Конечно, при всем этом мы имеем подлинную историю, философскую и научную, оправданные возможности общекультурной и личностной ориентации, разветвленную и глубокую науку о человеке. Все это налицо лишь благодаря тому, что существует абсолютная истина, просвечивающая сквозь запутанность человеческих действий и отношений и направляющая их изнутри, позволяя тем самым и разобраться в подлинной связи фактов. При этом и учителями-мыслителями, и специалистами, и каждым из нас, людей частной конкретной жизни, применяется логика, отличная в своем существе и от объективной и от субъективной. К примеру, и ученый историк, и следователь-юрист употребляют чем-то схожие методы при установлении фактического остова происшествия. Прежде всего они сопоставляют известные несомненно факты с различными заинтересованными свидетельствами. Получается некий, неизбежно неполный свод субъективных отношений, осмыслений, оценок, расположенный в также весьма неполных, но зато несомненных координатах факта. Все остальное доделывается фантазией, но не произвольной. Через скрещения имеющихся свидетельств и белые пятна фактического наброска проводятся «изолинии» (Л. Гумилев), отражающие метод того, кто анализирует, его основополагающее понимание истины. Поскольку подобное понимание в основах акт абсолютно ценностный, оно и несводимо ни к объективной концепции, ни к субъективному взгляду на ситуацию. Ценности, неизбежно заложенные в фундамент акта познания, и заставляют познающего подниматься как над своей частной правдой, так – в той или иной степени – и над безлично объективной позицией. С такого – разумеется, всегда относительного – уровня и решаются ключевые вопросы нашего понимания и знания человека, знания зыбкого и основательного одновременно.

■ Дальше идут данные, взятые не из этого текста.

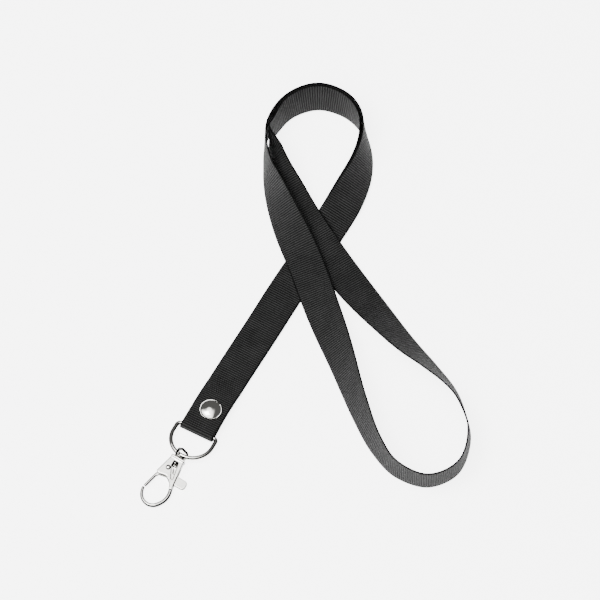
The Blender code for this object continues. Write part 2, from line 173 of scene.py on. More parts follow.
# Webbing's weave
RIB_PITCH = 1.3
YARN_PITCH = 0.55
YARN_DEPTH = 0.35  # the part of a rib's height that its yarns take
HUMP_POWER = 0.6  # below 1 makes ribs and yarns blunter than a sine
FIBRE_SCALE = 2.2  # of the weave's noises, to the millimetre
PATCH_SCALE = 0.09
RIB_SHADE_SHARE = 0.5  # of the ribs, the fibres and the patches in the webbing's tone; the ribs' part is painted shade, dark in the grooves and light on the crests
FIBRE_SHARE = 0.45
PATCH_SHARE = 0.16
# Painted shade: both edges of the strap are painted darker, fading in over the last stretch before the rim.
PAINTED_EDGE_SHADE = 9.45  # from the strap's middle to where the painted shade along its edge is darkest
PAINTED_EDGE_SHADE_FADE = 0.3
PAINTED_EDGE_SHADE_TONE = (0.002, 0.002, 0.002, 1.0)
WEBBING_TONES = [(0.25, (0.0008,) * 3), (0.62, (0.0095,) * 3), (0.95, (0.06,) * 3)]


def unit(vector):
    vector = np.asarray(vector, float)
    return vector / np.linalg.norm(vector)


# ---------------------------------------------------------------- mesh helpers


def mesh_object(name, points, faces, finish, sharp=35):
    mesh = bpy.data.meshes.new(name)
    mesh.from_pydata([tuple((np.asarray(p) - LAYOUT_CENTRE) * MM) for p in points], [], faces)
    shape = bmesh.new()
    shape.from_mesh(mesh)
    bmesh.ops.recalc_face_normals(shape, faces=shape.faces)
    shape.to_mesh(mesh)
    shape.free()
    mesh.materials.append(finish)
    mesh.shade_smooth()
    mesh.set_sharp_from_angle(angle=math.radians(sharp))
    made = bpy.data.objects.new(name, mesh)
    bpy.context.scene.collection.objects.link(made)
    return made


def skin(rings, closed=False):
    """Faces over a row of rings with equal numbers of points; caps at both ends unless closed."""
    count, size = len(rings), len(rings[0])
    faces = []
    for i in range(count if closed else count - 1):
        a, b = i * size, (i + 1) % count * size
        for j in range(size):
            k = (j + 1) % size
            faces.append((a + j, a + k, b + k, b + j))
    if not closed:
        faces.append(tuple(range(size))[::-1])
        faces.append(tuple(range((count - 1) * size, count * size)))
    return np.concatenate(rings), faces


def across(ways):
    """Two unit directions square to each way, carried along without twisting."""
    first = unit(np.cross(ways[0], [0.37, 0.61, 0.70]))
    rows = []
    for way in ways:
        first = unit(first - way * np.dot(first, way))
        rows.append((first, np.cross(way, first)))
    return rows


def rod(name, points, radii, finish, sides=32, closed=False):
    """A round bar along a path, with a radius for each of its points."""
    points = np.asarray(points, float)
    if closed:
        ways = np.roll(points, -1, axis=0) - np.roll(points, 1, axis=0)
    else:
        ways = np.gradient(points, axis=0)
    ways = [unit(way) for way in ways]
    turns = [2 * math.pi * i / sides for i in range(sides)]
    rings = []
    for point, radius, (a, b) in zip(points, radii, across(ways)):
        rings.append(np.array([point + radius * (a * math.cos(t) + b * math.sin(t)) for t in turns]))
    return mesh_object(name, *skin(rings, closed), finish)


def turned(name, profile, place, finish, sides=96):
    """A (radius, distance) profile turned about place(distance, a, b)'s first axis, a and b square to it."""
    points, rows = [], []
    for radius, distance in profile:
        if radius < 1e-6:
            rows.append([len(points)] * sides)
            points.append(place(distance, 0.0, 0.0))
            continue
        rows.append(list(range(len(points), len(points) + sides)))
        for i in range(sides):
            angle = 2 * math.pi * i / sides
            points.append(place(distance, radius * math.cos(angle), radius * math.sin(angle)))
    faces = []
    for one, two in zip(rows, rows[1:] + rows[:1]):
        for i in range(sides):
            j = (i + 1) % sides
            face = list(dict.fromkeys([one[i], one[j], two[j], two[i]]))
            if len(face) > 2:
                faces.append(face)
    return mesh_object(name, points, faces, finish)


def slab(name, outline, low, high, place, finish):
    """A flat outline made thick from low to high, put where place(u, v, n) says."""
    rings = [np.array([place(u, v, n) for u, v in outline]) for n in (low, high)]
    return mesh_object(name, *skin(rings), finish)


def combine(target, other, operation):
    """Cuts other from target, or joins it on, for good."""
    modifier = target.modifiers.new(operation.lower(), "BOOLEAN")
    modifier.operation = operation
    modifier.object = other
    settle(target)
    bpy.data.objects.remove(other, do_unlink=True)


def settle(target):
    """Applies every modifier."""
    graph = bpy.context.evaluated_depsgraph_get()
    made = bpy.data.meshes.new_from_object(target.evaluated_get(graph), depsgraph=graph)
    target.modifiers.clear()
    target.data = made


def cast(target, voxel, passes):
    """Turns sharp joined solids into one with the soft edges of a casting."""
    remesh = target.modifiers.new("remesh", "REMESH")
    remesh.mode = "VOXEL"
    remesh.voxel_size = voxel * MM
    remesh.use_smooth_shade = True
    smooth = target.modifiers.new("smooth", "SMOOTH")
    smooth.factor = 0.5
    smooth.iterations = passes
    settle(target)
    target.data.shade_smooth()


def rounded(corners, steps=8):
    """An outline from (x, y, corner radius) rows, with each corner as an arc."""
    outline = []
    count = len(corners)
    for i in range(count):
        x, y, radius = corners[i]
        here = np.array([x, y])
        before = unit(np.array(corners[i - 1][:2]) - here)
        after = unit(np.array(corners[(i + 1) % count][:2]) - here)
        if radius <= 0:
            outline.append(here)
            continue
        half = math.acos(np.clip(np.dot(before, after), -1, 1)) / 2
        centre = here + unit(before + after) * radius / math.sin(half)
        start = here + before * radius / math.tan(half) - centre
        end = here + after * radius / math.tan(half) - centre
        sweep = math.atan2(start[0] * end[1] - start[1] * end[0], np.dot(start, end))
        for step in range(steps + 1):
            angle = sweep * step / steps
            turn = np.array([[math.cos(angle), -math.sin(angle)], [math.sin(angle), math.cos(angle)]])
            outline.append(centre + turn @ start)
    return outline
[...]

Но факт принципиально трудно не только интерпретировать, его нелегко даже описать, причем и тогда, когда для этого создаются специально очищенные условия. Лабораторией для твердой постановки вопросов такого рода всегда служило естествознание, с которым мы переходим ко второму разряду фактов схемы Дидро – фактам, связанным с явлениями природы. В науках о природе достаточно долго подразумевалось, что описать факт возможно вполне объективно, безлично и беспристрастно. Методология науки XX в. заставила осознать, что так полагать наивно.

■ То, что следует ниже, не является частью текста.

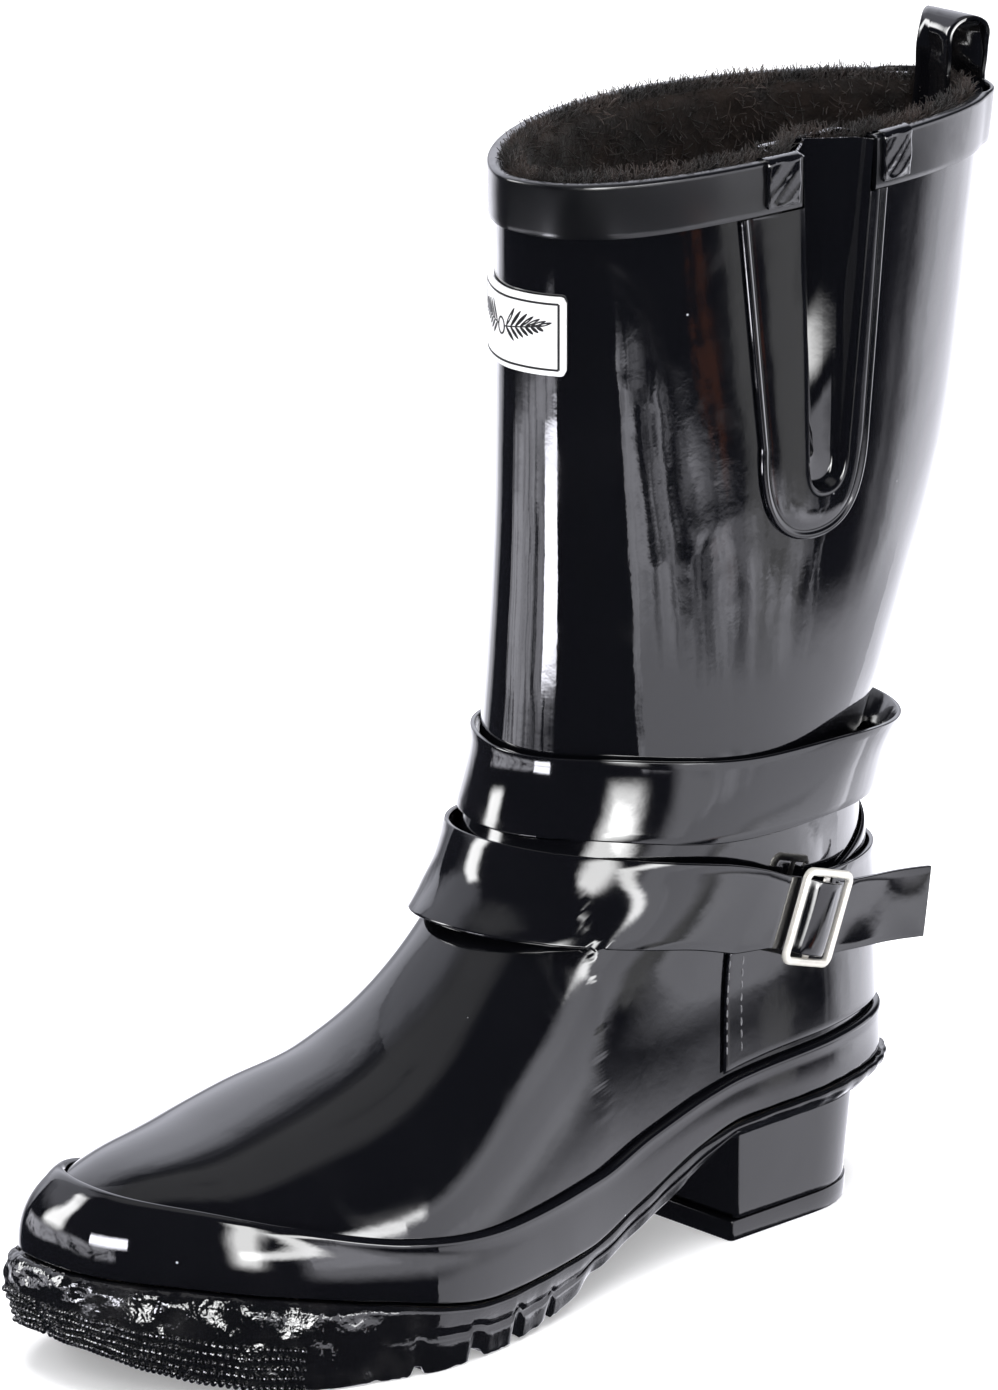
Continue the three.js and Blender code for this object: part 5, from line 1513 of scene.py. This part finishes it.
glow_strip("wall_right", "wall_glow", 1.2, (72, 172), 0.33, -0.02, 0.085, torn=0.25)
glow_strip("wall_low", "low_glow", 1.1, (85, 200), 0.33, -0.2, -0.03, torn=0.1)
glow_strip("cloud_right", "cloud_glow", 2.2, (70, 138), 0.47, -0.035, 0.065, torn=0.5)
glow_strip("cloud_left", "pane_glow", 2.4, (-55, 12), 0.45, -0.02, 0.08, torn=0.48)
glow_strip("toe_window", "toe_glow", 15, (-2, 13), 0.34, 0.045, 0.095, torn=0.1)

# %% [markdown]
# The room needs the bearing and the height of each reflected direction. A bearing runs from
# -90 to 270, so that the seam, where noise would tear a window, lies on the inner side.

# %% The room in the world shader
world = bpy.data.worlds.new("studio")
bpy.context.scene.world = world
world.use_nodes = True
room = world.node_tree
room.nodes.clear()
ALL_ROUND = (-95, 275)
PALE, COOL, NIGHT, EMBER = (0.97, 0.97, 1.05), (0.95, 0.96, 1.06), (0.85, 0.9, 1.2), (1, 0.3, 0.1)
way = add_node(room, "ShaderNodeTexCoord").outputs["Generated"]
parts = add_node(room, "ShaderNodeSeparateXYZ", way).outputs
backwards = maths(room, "MULTIPLY", parts["Y"], -1.0)
turns = maths(room, "MULTIPLY", maths(room, "ARCTAN2", parts["X"], backwards), 1 / TURN)
wrapped = maths(room, "FRACT", maths(room, "ADD", turns, 0.25))
bearing = maths(room, "SUBTRACT", maths(room, "MULTIPLY", wrapped, 360.0), 90.0)
height = maths(room, "MULTIPLY", maths(room, "ARCSINE", parts["Z"]), 180 / math.pi)


def blotchy(value, scale, size):
    """A bearing or height pushed about by noise, so that edges drawn with it are uneven."""
    push = maths(room, "SUBTRACT", noise(room, way, scale, 4, 0.62, 0.5), 0.5)
    return maths(room, "ADD", value, maths(room, "MULTIPLY", push, size))


def window(bearings, heights, strength, soft=2.0, mottle=0.0, scale=9.0, colour=(1, 1, 1)):
    """A glowing rectangle in the room, from one bearing and height to another."""
    flat = blotchy(bearing, scale + 1.7, mottle) if mottle else bearing
    tall = blotchy(height, scale, mottle) if mottle else height
    mask = None
    for value, (low, high) in ((flat, bearings), (tall, heights)):
        for edge, ends in ((low, (0, 1)), (high, (1, 0))):
            part = ramp(room, value, edge - soft, edge + soft, *ends)
            mask = part if mask is None else maths(room, "MULTIPLY", mask, part)
    return vectors(room, "SCALE", colour, Scale=maths(room, "MULTIPLY", mask, strength))


windows = [
    window(ALL_ROUND, (-95, 95), 0.03, colour=NIGHT),
    window((160, 262), (-32, -8), 1.7, soft=11, mottle=16, scale=6, colour=PALE),
    window((88, 176), (-13.5, 9), 1.35, soft=4, mottle=3, colour=PALE),
    window((116, 168), (-33, -23.4), 1.3, soft=1.2, mottle=2, colour=PALE),
    window((120, 133), (-23.5, -14), 0.5, soft=3, mottle=10, scale=7),
    window((110, 117), (-23, -21.6), 0.3, soft=1, mottle=8, scale=12, colour=EMBER),
    window((56, 74), (-5, 30), 9, soft=5),
    window((-52, -37), (6, 40), 10, soft=4),
    window((60, 104), (2, 9), 9, soft=2.5),
    window((205, 276), (4, 52), 1.1, soft=12, mottle=14, colour=COOL),
    window((-95, -40), (24, 62), 0.7, soft=10, mottle=14, colour=COOL),
    window(ALL_ROUND, (66, 92), 0.3, soft=8, mottle=12),
]
glow = windows[0]
for light in windows[1:]:
    glow = vectors(room, "ADD", glow, light)
seen = add_node(room, "ShaderNodeBackground", Color=(1, 1, 1, 1))
gloss = add_node(room, "ShaderNodeBackground", Color=glow)
ambient = add_node(room, "ShaderNodeBackground", Color=(0.5, 0.5, 0.52, 1))
rays = add_node(room, "ShaderNodeLightPath").outputs
first = add_node(room, "ShaderNodeMixShader", rays["Is Glossy Ray"], ambient.outputs[0],
                 gloss.outputs[0])
second = add_node(room, "ShaderNodeMixShader", rays["Is Camera Ray"], first.outputs[0],
                  seen.outputs[0])
add_node(room, "ShaderNodeOutputWorld", second.outputs[0])
bpy.context.scene.view_settings.view_transform = "Standard"
print("windows in the room:", len(windows))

Описание факта неотделимо от его понимания – как, впрочем, философия и твердила с эпохи античной классики. И чем более строгое описание фактического события мы даем, тем более отчетливо проступают в нем предпосылки нашего собственного видения и понимания мира. А это значит, что и естествознание в принципе не объективно безлично; что и оно – неизбежно учение какого-то конкретного времени, неповторимой культурной среды и почвы и, более того, определяется в самом последнем счете уникальностью личности творца-ученого. В естествознание в последние годы был, наконец, легально (на уровне методологии науки) введен момент личной неповторимой фантазии, до этого стыдливо оставлявшийся за сценой «точных наук» как дело субъективное и легко отделимое от готового результата – формулы, идеи, изобретения. Но и здесь все сложнее, теория или открытие и в науке и технике обусловлены личностью и связаны с нею не внешним, необязательным ярлыком – довеском тип «астрономия Птолемея», «физика Бора», «двигатель Дизеля», – но духом и стилем интерпретации и воплощения, неотделимыми от итоговых результатов. Такие выводы нисколько не означают попытки субъективировать естествознание. Напротив, они указывают на более сложное и глубокое, чем схема «субъект-объект», отношение фантазии к факту в «точных науках».

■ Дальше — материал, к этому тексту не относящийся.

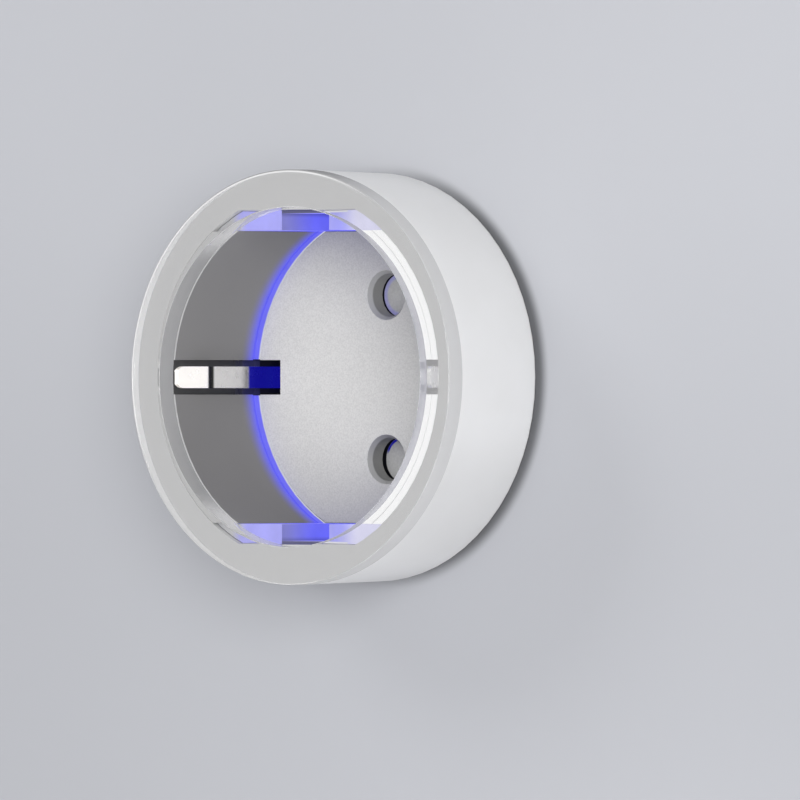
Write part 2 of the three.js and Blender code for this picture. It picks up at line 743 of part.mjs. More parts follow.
const plug = new THREE.Group();
plug.add(
  lensRing(),
  frontShell(),
  rearShell(),
  recessLiner(),
  lightGuide('light_guide_upper', 1),
  lightGuide('light_guide_lower', -1),
  facePlate(),
  safetyShutter(),
  shutterSpring(),
  contactCarrier(),
  pinContact('live_contact', PIN_Z),
  pinContact('neutral_contact', -PIN_Z),
  earthClip('earth_clip_right', 1),
  earthClip('earth_clip_left', -1),
  earthStrap(),
  rearEarthStrip('rear_earth_strip_right', 1),
  rearEarthStrip('rear_earth_strip_left', -1),
  earthSleeve(),
  outletPin('live_pin', PIN_Z),
  outletPin('neutral_pin', -PIN_Z),
  ledBoard(),
  ...LED_ANGLES.map((_, index) => led(index)),
  powerBoard(),
  relayCover(),
  relayCore(),
  relayCoil(),
  relayArmature(),
  storageCapacitor(),
  transformer(),
  fuse(),
  radioBoard(),
  radioShield(),
  antenna(),
  boardHeader(),
  buttonCap(),
  switchPlunger(),
  tactSwitch(),
  buttonBoard(),
  ...SCREWS.map((_, index) => caseScrew(index)),
);

export default plug;
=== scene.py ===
import math
from collections import namedtuple

import bmesh
import bpy
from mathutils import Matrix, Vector

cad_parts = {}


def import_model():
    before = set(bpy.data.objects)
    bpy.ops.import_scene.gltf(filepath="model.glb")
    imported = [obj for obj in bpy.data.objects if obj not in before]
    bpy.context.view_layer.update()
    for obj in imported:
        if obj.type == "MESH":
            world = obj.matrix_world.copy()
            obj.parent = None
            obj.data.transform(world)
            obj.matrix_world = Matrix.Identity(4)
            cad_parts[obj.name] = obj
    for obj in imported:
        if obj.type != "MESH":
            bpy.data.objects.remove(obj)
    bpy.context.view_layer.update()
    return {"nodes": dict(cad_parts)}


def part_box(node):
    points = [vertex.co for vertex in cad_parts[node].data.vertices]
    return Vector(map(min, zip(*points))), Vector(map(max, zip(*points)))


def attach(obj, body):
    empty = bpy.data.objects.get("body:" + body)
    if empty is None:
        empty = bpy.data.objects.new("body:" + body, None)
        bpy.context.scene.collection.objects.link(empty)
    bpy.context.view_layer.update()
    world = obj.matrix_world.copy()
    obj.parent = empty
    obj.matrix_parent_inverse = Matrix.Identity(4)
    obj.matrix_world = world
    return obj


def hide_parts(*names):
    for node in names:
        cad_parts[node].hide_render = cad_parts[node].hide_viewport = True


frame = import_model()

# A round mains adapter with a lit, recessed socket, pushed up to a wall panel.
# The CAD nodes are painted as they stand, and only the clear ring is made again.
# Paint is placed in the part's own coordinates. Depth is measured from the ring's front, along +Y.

NODES = frame["nodes"]
MM = 0.001

# ------------------------------------------------------------ places taken from the frame

FRONT_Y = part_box("lens_ring")[0].y


def depth_of(name, end=0):
    """How far behind the front plane a node starts, or with end 1 where it stops."""
    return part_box(name)[end].y - FRONT_Y


RING_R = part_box("lens_ring")[1].x
DRUM_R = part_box("front_shell")[1].x
DRUM_BACK_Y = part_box("front_shell")[1].y
DRUM_DEPTH = depth_of("front_shell", end=1)
FLANGE_DEPTH = depth_of("front_shell")
RIM_DEPTH = depth_of("recess_liner")
FLOOR_DEPTH = depth_of("face_plate")
PIN_Z = (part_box("live_pin")[0].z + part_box("live_pin")[1].z) / 2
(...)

Более глубокая зависимость факта от его теории в том, что теория предполагает само наличие фактов данного, определенного рода, как и характерные их параметры. Тех, кто вдумывался в Платона, Канта, Гуссерля, кто хотя бы в общем виде следил за центральной загадкой гносеологии – проблемой доопытной целостности нашего знания, – такой поворот темы не удивит. Но сошлюсь и на слова Эйнштейна, некогда поразившие Гейзенберга и, по свидетельству последнего, много ему открывшие: «Можно ли наблюдать данное явление или нет – зависит от теории. Именно теория должна установить, что можно наблюдать, а что нельзя… Именно теория должна решить, что должно быть измерено…» Основой же теории, в свою очередь, является творческая интеллектуальная интуиция – акт фантазии особого рода.
«Фактов всегда достаточно, а вот воображения часто не хватает», – писал, в частности, академик Блохинцев. Следовательно, истоки факта как бы двусторонни. С одной стороны, его основания уходят в толщу невероятных и никогда не исчерпываемых возможностей бытия, относительно которого стоит помнить предостережение Гамлета: «Есть многое на свете, друг Горацио, что нашей философии не снилось…» С другой стороны, формы факта и сама суть его высвечиваются и нашим усилием, долженствующим отвечать чуду мира, звучать с ним, по возможности, в унисон, при этом опережая уровень сегодняшних представлений. Известно, что в таких актах основное дается «даром» и «вдохновением» – таинственной благодатью, как будто бы превышающей частные человеческие силы и выдумку. Отсюда и столь разительное для современников и потомков нередкое различие между «творцом» и «человеком», сосуществующими, однако, в единой личности.